[Sergio Leone always did things extra big. For his
opening sequence at the train station, he ordered a football field-sized
platform of railroad ties, stacked end to end (shown). While he and a sound
tech were taping the sound of the creaky windmill, one assistant allegedly
said, “We should put some oil on those gears.” Leone replied, “If you touch it,
I will strangle you!” –All Once Upon a Time in the West images courtesy
Paramount Pictures].
True West Magazine
By Bob Boze Bell
January 24, 2017
The classic opening scene that Sergio Leone called the “summa” of his career was ambitious and complicated, and it wasn’t the easiest of shoots. With three successful Westerns under his belt, Leone had big plans for the fourth.
“I wanted to say farewell to the three characters from
The Good, the Bad and the Ugly and to do so in style…. So I hoped that the
three pistoleri who are killed by Charlie Bronson at the beginning of Once Upon
a Time in the West would be Clint Eastwood, Lee Van Cleef, and Eli Wallach. The
other two agreed, but Clint was the only one who didn’t want to do it—so there
wasn’t any point in using Lee Van Cleef and Eli Wallach. It wasn’t a question
of expense—he just couldn’t see the funny side of it…,” said Leone, the
legendary Italian director who crafted the so-called Dollar trilogy that made
Eastwood an international star.
Duster Mania
“The dusters were a mania of [Sergio’s], and they became
a mania of the time as well,” said Carlo Simi, production designer. “We went to
look at costumes at Western Costume in California, and we happened to find
these beautiful dusters, which were dustcoats for riding. They had also been
shown in the film by John Ford, The Man Who Shot Liberty Valance, in the
flashback. They were white, so we changed them to chocolate brown. Before we
changed them, they looked like they were worn by ice cream vendors.”

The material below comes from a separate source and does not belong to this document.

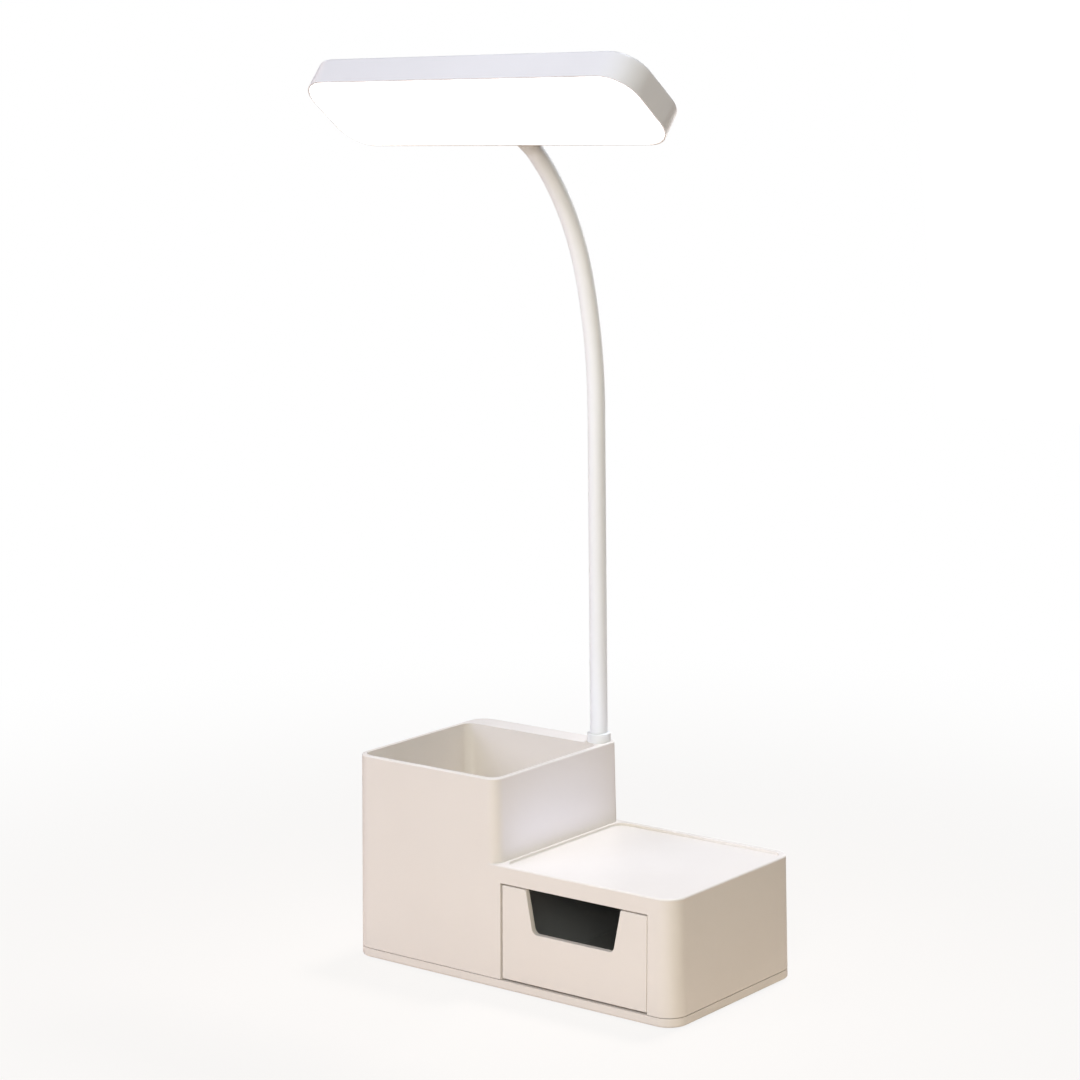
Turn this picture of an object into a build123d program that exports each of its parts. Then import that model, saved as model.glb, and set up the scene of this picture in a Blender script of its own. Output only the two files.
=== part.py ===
from build123d import *
import os
from math import cos, radians, sin, tan

# Desk lamp on a pen cup and drawer base. Millimetres, +Z up, X to the right along the front, Y to the back.
# The origin is on the desk, at the centre of the anti-slip pad's face under the middle of the base.

# Base: a low box with a drawer, and a tall box with a cup, drafted inwards as they rise
BASE_WIDTH = 190.0
BASE_DEPTH = 99.0
BASE_CORNER_R = 10.0
LOW_HEIGHT = 60.0
TALL_HEIGHT = 100.0
TALL_WIDTH = 90.0
TALL_STEP_CORNER_R = 7.0
DRAFT = 1.0
WALL = 2.6
RIM_EDGE_R = 0.7
LOW_EDGE_R = 1.0

# Cup, shallow top tray and hollow under the cup
CUP_REAR_STRIP = 13.2
CUP_CORNER_R = 5.0
CUP_FLOOR = 2.6
CUP_FLOOR_R = 1.5
TRAY_RIM = 3.2
TRAY_DEPTH = 1.4
TRAY_CORNER_R = 6.0
TRAY_FLOOR_R = 0.6
DUCT_WALL = 2.2
HOLLOW_CUP_WALL = 1.0

# Base plate and pad
PAD_INSET_X = 20.0
PAD_INSET_Y = 13.5
PAD_THICKNESS = 1.5
PAD_CORNER_R = 8.0
PLATE_LIFT = 0.8
PLATE_FLOOR = 2.5
PLATE_RIM_Z = 5.0
PLATE_RIM = 2.4
PLATE_EDGE_R = 0.9
SEAM_GAP = 0.35
LIP_WALL = 1.4
LIP_HEIGHT = 4.5
FIT_GAP = 0.15

# Drawer, its bay and its stop
BAY_LEFT_INSET = 0.9
BAY_RIGHT_INSET = 15.0
BAY_HEADER = 8.4
BAY_REAR_WALL = 4.5
DRAWER_GAP = 0.8
DRAWER_LEFT_GAP = 1.1
DRAWER_RIGHT_GAP = 0.4
DRAWER_EDGE_R = 0.4
DRAWER_FRONT = 2.6
DRAWER_WALL = 2.0
DRAWER_FLOOR = 2.0
DRAWER_SIDE_GAP = 1.6
DRAWER_REAR_GAP = 2.5
DRAWER_LIFT = 0.3
DRAWER_SIDE_DROP = 2.35
DRAWER_CORNER_R = 3.0
DRAWER_TRAVEL = 65.0
STOP_RIB = 2.0
STOP_RIB_DEPTH = 3.8
STOP_GAP = 0.3
LUG_HEIGHT = 2.6
RAIL_WIDTH = 2.0
RAIL_INSET = 12.0

# Finger notch, open at the top of the drawer's front
NOTCH_TOP_WIDTH = 54.1
NOTCH_FLOOR_WIDTH = 46.0
NOTCH_DEPTH = 20.3
NOTCH_CORNER_R = 3.0

# Screws that hold the plate to the housing
SCREW_LEFT_INSET = 10.0
SCREW_RIGHT_INSET = 8.0
SCREW_INSET_Y = 9.5
SCREW_R = 1.2
SCREW_HEAD_R = 2.6
SCREW_HEAD = 1.7
SCREW_LENGTH = 13.0
SCREW_SLOT = 0.7
SCREW_GAP = 0.05
BOSS_R = 3.1

# Gooseneck: straight up out of the base, then an easy bend and a tight one, all in one upright plane
NECK_INSET_X = 8.8
NECK_INSET_Y = 8.3
NECK_AZIMUTH = 3.0
NECK_STRAIGHT = 162.0
NECK_EASY_LENGTH = 65.4
NECK_EASY_TURN = 14.6
NECK_TIGHT_LENGTH = 82.0
NECK_TIGHT_TURN = 36.5
SLEEVE_R = 4.25
CORE_R = 2.5
NECK_FIT = 0.05
BALL_GAP = 0.2
FIRST_PIVOT = 20.0
LAST_PIVOT_BACK = 18.3
NECK_LINKS = 7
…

A Hollywood production keeps extra costumes around as
insurance. When Eastwood showed up in Spain for his first assignment, 1967’s A
Fistful of Dollars, he was somewhat amused that the main actors didn’t have
duplicate costumes: two hats, two vests, two pairs of pants, because a vest
might get torn in a fight scene, or a hat run over by a train during a take.
Not so with the Italians. As we shall see, this costume arrangement gets pretty
bizarre by the end of shooting the opening for
Once Upon a Time in the West.
[Desperadoes
Waiting for a Train portrays the movie in Sergio Leone’s mind: Charles Bronson
breaks the lengthy period of waiting in the opening sequence to shoot down
(from left) Eli Wallach, Lee Van Cleef and Clint Eastwood. – All illustrations
by Bob Boze Bell]
Dead On Arrival
The movie’s opening sequence portrays three gunmen
waiting at a train station: Stony (played by Woody Strode), Snaky (Jack Elam)
and Knuckles (Al Mulock).
Toward the end of the four-day shoot, Mulock jumped,
while wearing his costume, from the balcony of his hotel room in Guadix,
Granada, Spain; a crew member saw him fall past the second or third floor of
the hotel before he hit the street. Before the actor got taken away in an
ambulance, Leone shouted, “Get the costume; we need the costume!”
During the bumpy ride to the hospital, Mulock’s broken
rib pierced his lung, and he died. To finish the shoot, Leone outfitted a crew
member in Mulock’s costume. In several of the iconic shots of the trio standing
on the platform, you can see Knuckles looks a little off.
No one knows why 41-year-old Mulock committed suicide.
Born in Toronto to one of the wealthiest families in Canada, Mulock studied
with Lee Strasberg and later started, with David de Keyser, the London Studio,
which taught ‘’The Method’’ to British actors. His film and TV credits included
projects that ranged from 1967’s Hellbenders to 1959’s Tarzan’s Greatest
Adventure and 1965’s Dr. Terror’s House of Horrors to 1966’s Lost Command.
One crew member claimed Mulock was a drug addict who
jumped to his death out of desperation, because he couldn’t acquire drugs in
the isolated filming location.
[illustration by Bob Boze Bell]
The Sounds of
Silence
As for the squeaky windmill, Leone got the idea to
include the natural sound from film composer Ennio Morricone, who told him:
“I’d been, some time before, to a concert in Florence where a man came onto the
stage and began in complete silence to take a stepladder and make it creak and
squeak. This went on for several minutes and the audience had no idea what it
was supposed to mean.
“But in the silence the squeaking of this stepladder
became something else, and the philosophical argument of this experiment was
that a sound, any sound at all from normal everyday life—isolated from its
context and its natural place and isolated by silence—becomes something
different that is not part of its real nature.”